The family was thrown into a whole new world – again. They were still learning to cope with the cancer diagnosis, and now they were learning about an entire new medical issue – transplantation. Julie inquired about being a living donor, but it was not an option in Brock’s case. It was difficult, as they were at the mercy of a phone call.
They received one false alarm for a liver, but when “the call” came, as a mother, Julie knew it was what they had been waiting for.
They received the phone call at 7:30 am and were told to be at the hospital by noon.
Brock had never complained through the journey, but he had been convinced that he would not have the transplant. When the call came, he was terrified and refused to get into the car.

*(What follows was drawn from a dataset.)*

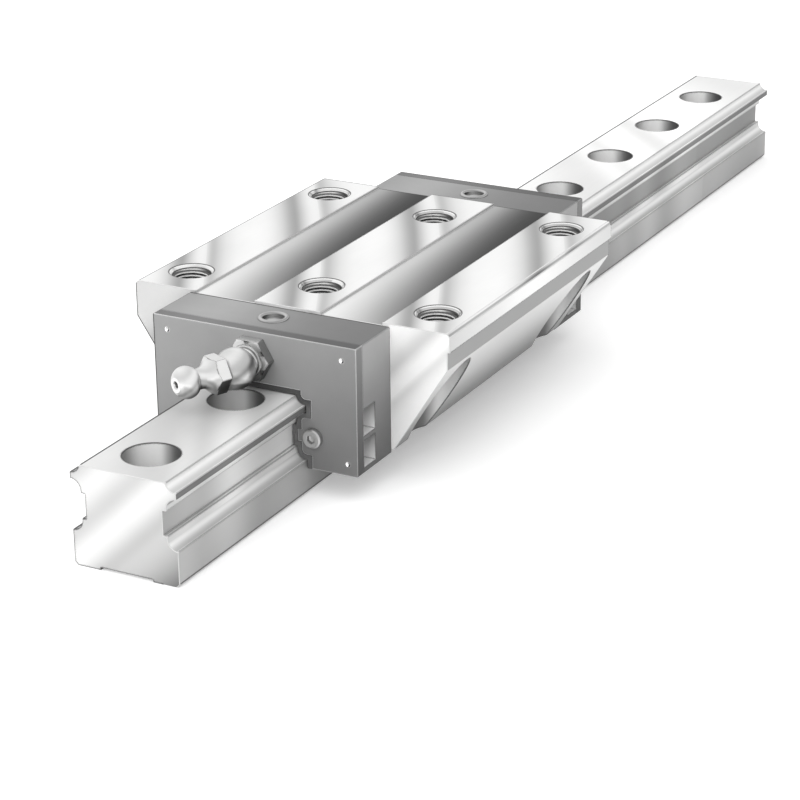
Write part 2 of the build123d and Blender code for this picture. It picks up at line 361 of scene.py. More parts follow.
class Graph:
    """A node tree of a material or the world, with a short way to add and join nodes."""

    def __init__(self, owner):
        self.owner = owner
        owner.use_nodes = True
        self.tree = owner.node_tree
        self.shader = self.tree.nodes.get("Principled BSDF")
        self.place = None

    def add(self, kind, **inputs):
        """A new node. Inputs named with spaces as underscores take numbers or other nodes' outputs."""
        node = self.tree.nodes.new(kind)
        for name, value in inputs.items():
            self.feed(node.inputs[name.replace("_", " ")], value)
        return node

    def feed(self, socket, value):
        """Set a socket to a number, or join it to an output."""
        if isinstance(value, bpy.types.NodeSocket):
            self.tree.links.new(value, socket)
        else:
            socket.default_value = value

    def math(self, operation, first, second=0.0, third=0.0):
        """One step of arithmetic."""
        node = self.tree.nodes.new("ShaderNodeMath")
        node.operation = operation
        for socket, value in zip(node.inputs, (first, second, third)):
            self.feed(socket, value)
        return node.outputs[0]

    def times(self, first, second):
        """The product of two values."""
        return self.math("MULTIPLY", first, second)

    def minus(self, first, second):
        """The first value less the second."""
        return self.math("SUBTRACT", first, second)

    def scaled(self, value, factor, offset):
        """A value times a factor, plus an offset."""
        return self.math("MULTIPLY_ADD", value, factor, offset)

    def size(self, value):
        """A value without its sign."""
        return self.math("ABSOLUTE", value)

    def share(self, value, low, high):
        """How far a value has come from low to high, as a share of the way."""
        return self.math("DIVIDE", self.minus(value, low), high - low)

    def blend(self, factor, first, second):
        """From the first value to the second as the factor goes from 0 to 1."""
        node = self.tree.nodes.new("ShaderNodeMix")
        node.data_type = "FLOAT"
        self.feed(node.inputs[0], factor)
        self.feed(node.inputs[2], first)
        self.feed(node.inputs[3], second)
        return node.outputs[0]

    def step(self, value, low, high):
        """0 below low, 1 above high, and smooth between them. Low may be the larger."""
        node = self.tree.nodes.new("ShaderNodeMapRange")
        node.interpolation_type = "SMOOTHSTEP"
        self.feed(node.inputs["Value"], value)
        self.feed(node.inputs["From Min"], low)
        self.feed(node.inputs["From Max"], high)
        return node.outputs[0]

    def above(self, value, limit, soft=0.05):
        """1 where a value is over a limit, soft by so much to each side."""
        return self.step(value, limit - soft, limit + soft)

    def below(self, value, limit, soft=0.05):
        """1 where a value is under a limit, soft by so much to each side."""
        return self.step(value, limit + soft, limit - soft)

    def near(self, value, place, reach):
        """1 where a value is within reach of a place."""
        return self.below(self.size(self.minus(value, place)), reach)

    def either(self, *masks):
        """1 where any of the masks is 1."""
        total = masks[0]
        for mask in masks[1:]:
            total = self.math("MAXIMUM", total, mask)
        return total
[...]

However, when he got to the hospital, his whole mindset changed. He was determined to get the surgery done and have a fast recovery. Brock stood by this goal and ended up setting the record for the quickest discharge after transplant at SickKids in Toronto.
Just ten weeks after his liver transplant, Brock began to play hockey again.
Today, Brock plays competitive hockey and baseball. He is doing great post-transplant and does everything he can with his family to raise awareness about organ donation.
“It’s our mission to give back,” Julie said. “Last year, we knew where we were going to bury him, and transplant wasn’t even on our minds. This year, we attended the Canadian Transplant Games, and Brock won five medals.”
Julie encourages caregivers to stay positive. “It’s all about your mindset. You’re going to have days that you think you can’t cope anymore,” she said.
“You have to find a new normal. You have to seek out as much support as you can and take time for yourself.”